__Written request__. Return only the lines running from the line that holds "centre_channel();" to the line that holds "bpy.context.scene.collection.objects.link(empty)", including both.

__Exercise material__.
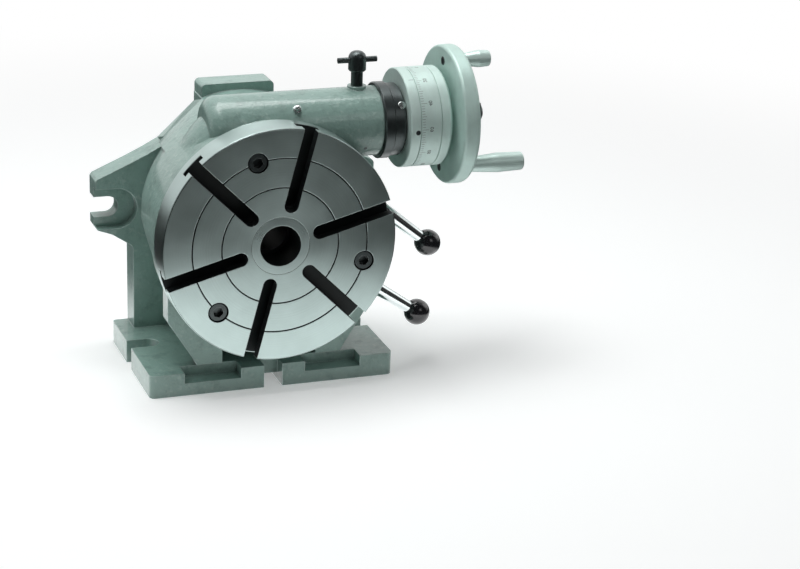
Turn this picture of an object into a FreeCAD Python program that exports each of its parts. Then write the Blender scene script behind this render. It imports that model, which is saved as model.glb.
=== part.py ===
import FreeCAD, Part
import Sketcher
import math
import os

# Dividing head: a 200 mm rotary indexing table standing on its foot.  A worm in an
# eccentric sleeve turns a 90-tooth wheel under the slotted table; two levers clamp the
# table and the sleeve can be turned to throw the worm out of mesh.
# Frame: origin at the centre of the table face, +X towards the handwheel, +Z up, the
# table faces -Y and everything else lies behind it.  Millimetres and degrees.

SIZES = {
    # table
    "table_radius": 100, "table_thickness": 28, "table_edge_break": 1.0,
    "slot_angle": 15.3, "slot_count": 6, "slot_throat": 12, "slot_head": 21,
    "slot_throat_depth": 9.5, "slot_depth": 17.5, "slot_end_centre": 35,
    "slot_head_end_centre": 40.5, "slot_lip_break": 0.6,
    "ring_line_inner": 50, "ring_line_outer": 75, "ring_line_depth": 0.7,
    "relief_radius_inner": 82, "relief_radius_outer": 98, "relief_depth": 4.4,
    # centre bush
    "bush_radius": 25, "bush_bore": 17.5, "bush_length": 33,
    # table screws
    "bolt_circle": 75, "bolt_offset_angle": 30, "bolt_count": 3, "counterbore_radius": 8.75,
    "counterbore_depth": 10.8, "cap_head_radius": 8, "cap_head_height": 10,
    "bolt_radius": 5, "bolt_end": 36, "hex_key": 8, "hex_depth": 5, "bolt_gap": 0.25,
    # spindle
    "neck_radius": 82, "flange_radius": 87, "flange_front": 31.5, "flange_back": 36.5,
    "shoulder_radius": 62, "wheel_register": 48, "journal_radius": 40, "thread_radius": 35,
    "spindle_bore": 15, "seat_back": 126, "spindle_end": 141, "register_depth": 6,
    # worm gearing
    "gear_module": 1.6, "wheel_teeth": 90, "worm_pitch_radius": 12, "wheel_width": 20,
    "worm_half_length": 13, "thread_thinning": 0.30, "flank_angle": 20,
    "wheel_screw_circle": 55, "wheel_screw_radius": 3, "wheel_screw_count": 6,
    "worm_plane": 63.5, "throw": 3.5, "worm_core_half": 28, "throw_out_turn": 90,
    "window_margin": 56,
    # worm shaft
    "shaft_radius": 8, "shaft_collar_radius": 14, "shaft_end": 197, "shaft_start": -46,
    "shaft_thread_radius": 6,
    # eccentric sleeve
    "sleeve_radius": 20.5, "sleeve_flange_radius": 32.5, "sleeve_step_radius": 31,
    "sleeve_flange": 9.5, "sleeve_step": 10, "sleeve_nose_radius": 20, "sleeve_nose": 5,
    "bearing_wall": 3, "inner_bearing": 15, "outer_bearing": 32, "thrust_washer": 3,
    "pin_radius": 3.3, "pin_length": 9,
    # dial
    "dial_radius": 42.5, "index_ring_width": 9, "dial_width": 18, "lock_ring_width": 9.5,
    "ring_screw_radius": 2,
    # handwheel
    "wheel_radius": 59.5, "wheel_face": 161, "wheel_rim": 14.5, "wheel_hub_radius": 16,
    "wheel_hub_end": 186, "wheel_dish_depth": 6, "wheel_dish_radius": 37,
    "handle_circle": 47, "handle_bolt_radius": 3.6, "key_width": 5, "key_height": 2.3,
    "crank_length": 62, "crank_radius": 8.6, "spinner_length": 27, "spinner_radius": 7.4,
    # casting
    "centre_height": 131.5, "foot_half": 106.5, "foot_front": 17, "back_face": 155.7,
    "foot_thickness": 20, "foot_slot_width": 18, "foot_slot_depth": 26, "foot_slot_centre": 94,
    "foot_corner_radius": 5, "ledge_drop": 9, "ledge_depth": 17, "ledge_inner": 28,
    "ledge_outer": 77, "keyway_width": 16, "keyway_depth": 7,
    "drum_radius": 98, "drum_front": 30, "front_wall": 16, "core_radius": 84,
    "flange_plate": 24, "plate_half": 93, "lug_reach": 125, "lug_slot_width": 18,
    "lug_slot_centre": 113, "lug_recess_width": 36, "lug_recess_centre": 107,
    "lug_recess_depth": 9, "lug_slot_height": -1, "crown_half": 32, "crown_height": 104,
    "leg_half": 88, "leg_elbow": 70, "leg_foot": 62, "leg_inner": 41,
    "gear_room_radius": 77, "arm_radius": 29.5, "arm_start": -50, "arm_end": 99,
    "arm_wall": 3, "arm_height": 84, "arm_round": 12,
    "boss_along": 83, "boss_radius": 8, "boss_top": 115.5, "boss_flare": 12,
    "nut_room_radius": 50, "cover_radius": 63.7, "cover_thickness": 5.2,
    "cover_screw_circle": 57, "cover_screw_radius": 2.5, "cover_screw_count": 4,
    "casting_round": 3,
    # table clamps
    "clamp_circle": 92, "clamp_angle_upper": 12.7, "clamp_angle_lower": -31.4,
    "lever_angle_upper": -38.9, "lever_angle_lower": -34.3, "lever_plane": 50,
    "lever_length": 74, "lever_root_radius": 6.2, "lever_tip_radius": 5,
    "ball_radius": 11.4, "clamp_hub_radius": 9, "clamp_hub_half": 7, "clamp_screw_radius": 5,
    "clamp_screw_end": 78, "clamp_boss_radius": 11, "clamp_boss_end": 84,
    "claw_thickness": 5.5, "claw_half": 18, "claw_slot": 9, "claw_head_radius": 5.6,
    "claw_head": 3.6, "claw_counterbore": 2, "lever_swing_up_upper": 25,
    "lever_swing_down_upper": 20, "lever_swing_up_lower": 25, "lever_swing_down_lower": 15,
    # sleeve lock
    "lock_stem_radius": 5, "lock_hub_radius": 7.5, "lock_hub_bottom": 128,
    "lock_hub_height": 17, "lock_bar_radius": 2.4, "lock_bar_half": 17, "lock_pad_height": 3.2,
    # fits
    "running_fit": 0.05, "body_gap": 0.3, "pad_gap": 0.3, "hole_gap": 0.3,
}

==

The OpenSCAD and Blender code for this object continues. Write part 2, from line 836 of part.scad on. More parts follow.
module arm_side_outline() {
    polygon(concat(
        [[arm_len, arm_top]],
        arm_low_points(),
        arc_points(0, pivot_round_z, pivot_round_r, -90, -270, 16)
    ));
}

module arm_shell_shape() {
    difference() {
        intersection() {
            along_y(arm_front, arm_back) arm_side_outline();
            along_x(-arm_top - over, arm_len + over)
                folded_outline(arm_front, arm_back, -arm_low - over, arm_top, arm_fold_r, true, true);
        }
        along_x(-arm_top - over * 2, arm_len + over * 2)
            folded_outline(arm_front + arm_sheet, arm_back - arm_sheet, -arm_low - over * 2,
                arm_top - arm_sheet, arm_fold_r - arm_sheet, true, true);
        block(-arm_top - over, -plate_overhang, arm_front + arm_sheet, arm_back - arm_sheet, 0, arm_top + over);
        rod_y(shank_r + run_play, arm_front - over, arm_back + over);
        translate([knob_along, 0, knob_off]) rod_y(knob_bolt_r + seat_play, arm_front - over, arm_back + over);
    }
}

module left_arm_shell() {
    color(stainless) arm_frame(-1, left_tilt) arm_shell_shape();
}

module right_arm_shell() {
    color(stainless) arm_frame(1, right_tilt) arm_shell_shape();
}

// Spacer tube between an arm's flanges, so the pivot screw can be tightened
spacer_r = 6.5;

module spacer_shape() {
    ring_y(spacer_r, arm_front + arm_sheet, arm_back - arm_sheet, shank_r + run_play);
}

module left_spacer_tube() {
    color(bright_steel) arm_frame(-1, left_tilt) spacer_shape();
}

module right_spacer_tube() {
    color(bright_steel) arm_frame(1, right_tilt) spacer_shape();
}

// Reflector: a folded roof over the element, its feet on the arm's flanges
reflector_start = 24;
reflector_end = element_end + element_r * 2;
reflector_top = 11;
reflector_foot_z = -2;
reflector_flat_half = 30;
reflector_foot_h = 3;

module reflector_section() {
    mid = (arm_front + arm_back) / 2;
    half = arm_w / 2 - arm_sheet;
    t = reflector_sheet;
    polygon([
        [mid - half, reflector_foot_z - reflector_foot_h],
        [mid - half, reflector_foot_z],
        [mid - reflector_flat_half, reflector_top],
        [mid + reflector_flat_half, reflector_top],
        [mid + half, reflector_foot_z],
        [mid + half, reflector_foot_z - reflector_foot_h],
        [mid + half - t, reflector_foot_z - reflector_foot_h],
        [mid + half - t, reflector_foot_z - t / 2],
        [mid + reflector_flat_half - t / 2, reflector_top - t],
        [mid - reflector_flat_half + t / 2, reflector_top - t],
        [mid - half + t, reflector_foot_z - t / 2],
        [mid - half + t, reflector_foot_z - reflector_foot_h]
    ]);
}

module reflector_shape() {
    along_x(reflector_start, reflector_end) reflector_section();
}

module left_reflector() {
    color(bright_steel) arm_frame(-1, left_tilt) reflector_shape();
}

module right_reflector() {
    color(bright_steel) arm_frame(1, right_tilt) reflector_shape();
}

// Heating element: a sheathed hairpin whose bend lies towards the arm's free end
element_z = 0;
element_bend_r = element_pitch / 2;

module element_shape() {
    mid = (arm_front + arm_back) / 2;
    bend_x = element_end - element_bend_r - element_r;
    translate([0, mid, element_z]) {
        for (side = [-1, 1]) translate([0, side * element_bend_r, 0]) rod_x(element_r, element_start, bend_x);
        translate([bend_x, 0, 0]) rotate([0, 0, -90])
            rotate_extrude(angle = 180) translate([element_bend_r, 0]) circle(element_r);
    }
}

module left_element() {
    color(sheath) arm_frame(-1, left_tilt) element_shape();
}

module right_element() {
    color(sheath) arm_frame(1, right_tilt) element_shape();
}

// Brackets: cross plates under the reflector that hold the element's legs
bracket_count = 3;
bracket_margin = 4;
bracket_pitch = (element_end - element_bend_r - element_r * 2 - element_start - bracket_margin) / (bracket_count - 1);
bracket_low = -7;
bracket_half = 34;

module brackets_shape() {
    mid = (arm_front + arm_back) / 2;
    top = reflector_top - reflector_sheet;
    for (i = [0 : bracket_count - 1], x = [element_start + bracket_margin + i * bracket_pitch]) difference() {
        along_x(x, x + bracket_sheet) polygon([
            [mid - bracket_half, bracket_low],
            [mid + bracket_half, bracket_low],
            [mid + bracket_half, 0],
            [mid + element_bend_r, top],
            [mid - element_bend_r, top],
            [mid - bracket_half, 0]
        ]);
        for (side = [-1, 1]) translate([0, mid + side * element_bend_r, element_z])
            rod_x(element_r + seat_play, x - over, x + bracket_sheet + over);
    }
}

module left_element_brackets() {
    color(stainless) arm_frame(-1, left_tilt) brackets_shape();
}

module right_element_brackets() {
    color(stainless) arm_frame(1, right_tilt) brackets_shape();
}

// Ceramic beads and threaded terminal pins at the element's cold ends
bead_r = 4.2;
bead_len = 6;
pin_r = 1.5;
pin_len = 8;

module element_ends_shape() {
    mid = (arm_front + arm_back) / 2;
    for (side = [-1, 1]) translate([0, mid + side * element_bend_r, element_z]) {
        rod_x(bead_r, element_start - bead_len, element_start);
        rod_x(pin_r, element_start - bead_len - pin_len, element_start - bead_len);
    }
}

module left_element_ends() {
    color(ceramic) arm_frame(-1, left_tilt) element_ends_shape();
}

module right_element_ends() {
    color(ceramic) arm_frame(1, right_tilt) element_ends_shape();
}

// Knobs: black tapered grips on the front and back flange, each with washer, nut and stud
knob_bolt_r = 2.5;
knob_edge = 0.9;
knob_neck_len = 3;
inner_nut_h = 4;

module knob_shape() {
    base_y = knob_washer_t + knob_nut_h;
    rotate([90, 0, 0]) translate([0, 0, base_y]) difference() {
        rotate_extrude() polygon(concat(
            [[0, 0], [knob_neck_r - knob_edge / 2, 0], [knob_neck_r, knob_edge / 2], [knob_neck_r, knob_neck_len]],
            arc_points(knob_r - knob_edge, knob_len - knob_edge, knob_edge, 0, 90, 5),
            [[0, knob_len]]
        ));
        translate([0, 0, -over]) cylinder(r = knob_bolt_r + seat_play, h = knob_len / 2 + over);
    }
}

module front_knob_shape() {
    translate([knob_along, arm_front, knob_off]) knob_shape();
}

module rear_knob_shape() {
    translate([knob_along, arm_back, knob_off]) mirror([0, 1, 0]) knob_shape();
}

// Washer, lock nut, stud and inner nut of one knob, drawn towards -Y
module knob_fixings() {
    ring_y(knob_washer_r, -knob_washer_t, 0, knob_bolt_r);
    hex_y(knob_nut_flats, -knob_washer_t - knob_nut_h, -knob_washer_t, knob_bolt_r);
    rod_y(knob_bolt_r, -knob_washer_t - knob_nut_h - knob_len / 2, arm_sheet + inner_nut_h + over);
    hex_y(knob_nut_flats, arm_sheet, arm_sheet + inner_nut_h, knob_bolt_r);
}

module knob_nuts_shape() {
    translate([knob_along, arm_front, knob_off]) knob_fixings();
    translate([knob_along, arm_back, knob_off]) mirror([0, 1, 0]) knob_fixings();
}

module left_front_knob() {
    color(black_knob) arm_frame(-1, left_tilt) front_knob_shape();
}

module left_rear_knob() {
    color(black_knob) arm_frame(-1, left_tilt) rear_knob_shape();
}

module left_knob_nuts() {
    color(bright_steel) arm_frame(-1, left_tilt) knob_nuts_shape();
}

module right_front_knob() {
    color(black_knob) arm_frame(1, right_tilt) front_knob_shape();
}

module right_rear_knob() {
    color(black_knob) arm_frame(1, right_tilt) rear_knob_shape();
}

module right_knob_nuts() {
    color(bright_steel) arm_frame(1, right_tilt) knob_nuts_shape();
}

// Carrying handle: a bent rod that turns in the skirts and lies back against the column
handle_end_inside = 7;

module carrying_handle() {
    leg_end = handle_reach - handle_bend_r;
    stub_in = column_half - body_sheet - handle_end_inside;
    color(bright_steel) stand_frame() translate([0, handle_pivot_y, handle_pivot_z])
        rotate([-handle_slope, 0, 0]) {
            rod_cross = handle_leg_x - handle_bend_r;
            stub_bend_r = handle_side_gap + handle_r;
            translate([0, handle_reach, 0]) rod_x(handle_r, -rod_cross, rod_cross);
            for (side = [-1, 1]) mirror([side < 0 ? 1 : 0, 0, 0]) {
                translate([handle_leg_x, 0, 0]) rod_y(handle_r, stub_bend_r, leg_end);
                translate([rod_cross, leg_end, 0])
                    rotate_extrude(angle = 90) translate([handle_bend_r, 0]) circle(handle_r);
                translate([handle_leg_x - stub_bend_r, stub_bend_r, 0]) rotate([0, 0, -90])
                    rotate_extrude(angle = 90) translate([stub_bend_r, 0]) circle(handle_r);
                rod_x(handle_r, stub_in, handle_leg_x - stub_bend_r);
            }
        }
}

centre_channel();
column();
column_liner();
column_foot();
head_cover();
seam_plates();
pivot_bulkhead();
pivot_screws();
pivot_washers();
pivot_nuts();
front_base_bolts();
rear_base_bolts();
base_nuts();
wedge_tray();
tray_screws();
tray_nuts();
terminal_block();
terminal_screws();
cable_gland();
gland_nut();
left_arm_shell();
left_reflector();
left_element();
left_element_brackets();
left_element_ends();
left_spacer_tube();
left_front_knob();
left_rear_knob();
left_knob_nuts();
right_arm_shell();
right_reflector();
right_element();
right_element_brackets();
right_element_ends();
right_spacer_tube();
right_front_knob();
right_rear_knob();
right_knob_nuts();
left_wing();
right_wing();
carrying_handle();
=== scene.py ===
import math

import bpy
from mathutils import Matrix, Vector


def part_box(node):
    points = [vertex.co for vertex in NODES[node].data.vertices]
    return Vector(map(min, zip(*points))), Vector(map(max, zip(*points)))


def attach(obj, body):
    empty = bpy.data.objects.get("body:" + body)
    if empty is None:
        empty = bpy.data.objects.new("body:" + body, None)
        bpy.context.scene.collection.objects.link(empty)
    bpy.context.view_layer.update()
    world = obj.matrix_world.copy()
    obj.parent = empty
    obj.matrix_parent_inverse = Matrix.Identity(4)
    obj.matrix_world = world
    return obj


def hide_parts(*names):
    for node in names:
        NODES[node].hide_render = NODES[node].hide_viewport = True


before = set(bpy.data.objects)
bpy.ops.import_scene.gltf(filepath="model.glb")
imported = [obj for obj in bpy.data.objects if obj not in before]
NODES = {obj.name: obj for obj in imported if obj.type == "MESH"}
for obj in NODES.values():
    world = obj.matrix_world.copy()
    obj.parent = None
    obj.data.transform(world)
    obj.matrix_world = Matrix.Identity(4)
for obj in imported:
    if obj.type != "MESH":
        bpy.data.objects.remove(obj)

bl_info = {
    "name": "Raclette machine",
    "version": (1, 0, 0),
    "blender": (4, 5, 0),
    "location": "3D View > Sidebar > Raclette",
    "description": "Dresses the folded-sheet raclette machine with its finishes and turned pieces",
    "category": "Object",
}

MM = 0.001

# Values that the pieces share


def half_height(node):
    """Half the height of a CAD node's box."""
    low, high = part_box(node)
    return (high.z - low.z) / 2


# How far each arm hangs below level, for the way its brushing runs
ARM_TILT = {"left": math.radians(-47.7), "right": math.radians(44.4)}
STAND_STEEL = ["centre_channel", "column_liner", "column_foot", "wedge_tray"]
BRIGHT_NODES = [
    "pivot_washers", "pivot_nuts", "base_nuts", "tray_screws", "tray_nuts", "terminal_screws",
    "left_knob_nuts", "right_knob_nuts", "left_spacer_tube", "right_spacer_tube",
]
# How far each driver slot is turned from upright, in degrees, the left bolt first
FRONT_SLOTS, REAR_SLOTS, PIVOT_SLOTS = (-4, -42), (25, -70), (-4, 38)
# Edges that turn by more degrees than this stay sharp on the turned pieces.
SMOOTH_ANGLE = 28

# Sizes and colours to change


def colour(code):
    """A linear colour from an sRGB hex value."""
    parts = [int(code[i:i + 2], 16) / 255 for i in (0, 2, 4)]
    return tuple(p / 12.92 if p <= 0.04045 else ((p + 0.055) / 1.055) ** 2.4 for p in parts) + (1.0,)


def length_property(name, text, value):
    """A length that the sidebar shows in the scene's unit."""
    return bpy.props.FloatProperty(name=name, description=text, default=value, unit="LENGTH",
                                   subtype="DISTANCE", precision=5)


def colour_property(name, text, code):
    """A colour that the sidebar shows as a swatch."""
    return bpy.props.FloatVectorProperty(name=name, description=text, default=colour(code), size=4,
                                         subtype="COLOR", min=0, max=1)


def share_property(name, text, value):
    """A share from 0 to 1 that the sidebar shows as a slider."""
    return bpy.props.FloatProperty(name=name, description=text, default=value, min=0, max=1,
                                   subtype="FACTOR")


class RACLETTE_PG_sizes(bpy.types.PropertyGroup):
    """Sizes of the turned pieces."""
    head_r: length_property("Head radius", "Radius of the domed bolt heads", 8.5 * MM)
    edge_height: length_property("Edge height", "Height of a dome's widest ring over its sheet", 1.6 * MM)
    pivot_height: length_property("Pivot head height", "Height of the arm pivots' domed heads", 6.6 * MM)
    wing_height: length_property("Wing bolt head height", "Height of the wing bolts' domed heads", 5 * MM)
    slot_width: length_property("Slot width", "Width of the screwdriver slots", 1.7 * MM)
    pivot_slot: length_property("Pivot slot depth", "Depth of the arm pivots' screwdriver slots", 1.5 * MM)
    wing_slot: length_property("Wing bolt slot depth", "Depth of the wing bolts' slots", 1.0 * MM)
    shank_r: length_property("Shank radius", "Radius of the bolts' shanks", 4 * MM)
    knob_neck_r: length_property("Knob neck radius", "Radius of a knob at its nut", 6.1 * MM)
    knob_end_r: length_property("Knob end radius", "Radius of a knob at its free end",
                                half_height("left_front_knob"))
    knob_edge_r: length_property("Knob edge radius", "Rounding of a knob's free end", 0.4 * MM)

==

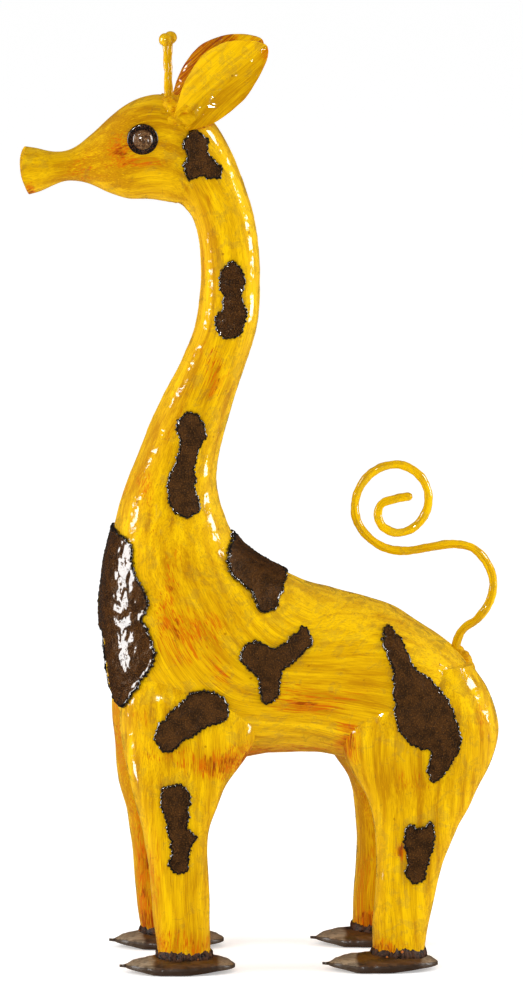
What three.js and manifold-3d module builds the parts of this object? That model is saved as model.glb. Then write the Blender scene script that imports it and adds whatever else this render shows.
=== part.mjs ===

__Complete response__.
centre_channel();
column();
column_liner();
column_foot();
head_cover();
seam_plates();
pivot_bulkhead();
pivot_screws();
pivot_washers();
pivot_nuts();
front_base_bolts();
rear_base_bolts();
base_nuts();
wedge_tray();
tray_screws();
tray_nuts();
terminal_block();
terminal_screws();
cable_gland();
gland_nut();
left_arm_shell();
left_reflector();
left_element();
left_element_brackets();
left_element_ends();
left_spacer_tube();
left_front_knob();
left_rear_knob();
left_knob_nuts();
right_arm_shell();
right_reflector();
right_element();
right_element_brackets();
right_element_ends();
right_spacer_tube();
right_front_knob();
right_rear_knob();
right_knob_nuts();
left_wing();
right_wing();
carrying_handle();
=== scene.py ===
import math

import bpy
from mathutils import Matrix, Vector


def part_box(node):
    points = [vertex.co for vertex in NODES[node].data.vertices]
    return Vector(map(min, zip(*points))), Vector(map(max, zip(*points)))


def attach(obj, body):
    empty = bpy.data.objects.get("body:" + body)
    if empty is None:
        empty = bpy.data.objects.new("body:" + body, None)
        bpy.context.scene.collection.objects.link(empty)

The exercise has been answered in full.